WHEN Gomułka became First Secretary of the United Workers' Party on the 21st of October 1956 and resumed the leadership of Polish Communism he had behind him the overwhelming majority of the nation. Poles inside and outside the Party united to give him their support. Just as during the 'thaw' Marxists and non-Marxists joined in criticizing the régime and it was not always clear to which category the critics belonged, so after the Eighth Plenum they joined in supporting the new leadership.

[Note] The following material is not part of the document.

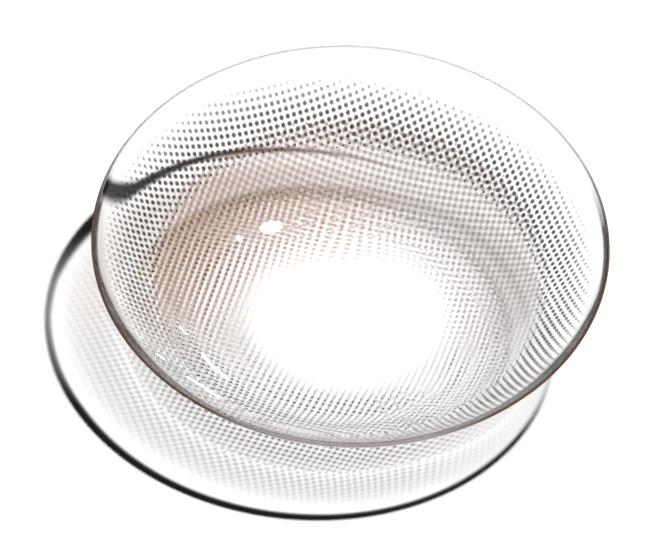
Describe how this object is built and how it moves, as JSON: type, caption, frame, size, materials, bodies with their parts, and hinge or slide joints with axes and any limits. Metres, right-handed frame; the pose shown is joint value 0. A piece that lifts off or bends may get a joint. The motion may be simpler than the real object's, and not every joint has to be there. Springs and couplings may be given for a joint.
{
  "type": "colored contact lens",
  "caption": "Soft contact lens lying bowl up: a thin clear shell with a bevelled, rounded edge and a halftone iris print round a clear pupil.",
  "frame": {"origin": "centre of the small flat spot that the lens rests on, at the middle of its front surface", "axes": "+Z along the lens's axis, up out of the bowl; X and Y across the rim"},
  "size_m": [0.0142, 0.0142, 0.0036],
  "materials": {
    "hydrogel": "wet, clear hydrogel with a printed iris of brown dots"
  },
  "bodies": {
    "root": {"lens": "hydrogel"}
  },
  "joints": []
}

Within the Party the Natolinists were a formidable group. They had influence in the Party apparatus, counted amongst their members the commander-in-chief of the army, and had reason to expect support from Moscow. But they were greatly outnumbered by the advocates of change, who included three leading personalities, each with a following of his own. The least of them, Cyrankiewicz, still had influence with former members of the PPS. Ochab had previously been persona grata with Moscow and now enjoyed the prestige of a First Secretary, who had led the Party with skill and disinterestedness in an exceptionally difficult period. Gomułka had the support both of many old followers and many new ones, who now saw in him the main hope for Communism and for Poland. The reformist cause was further strengthened by the agreement of the three men on a common aim and by the loyal support which Ochab and Cyrankiewicz gave to Gomułka as the new leader.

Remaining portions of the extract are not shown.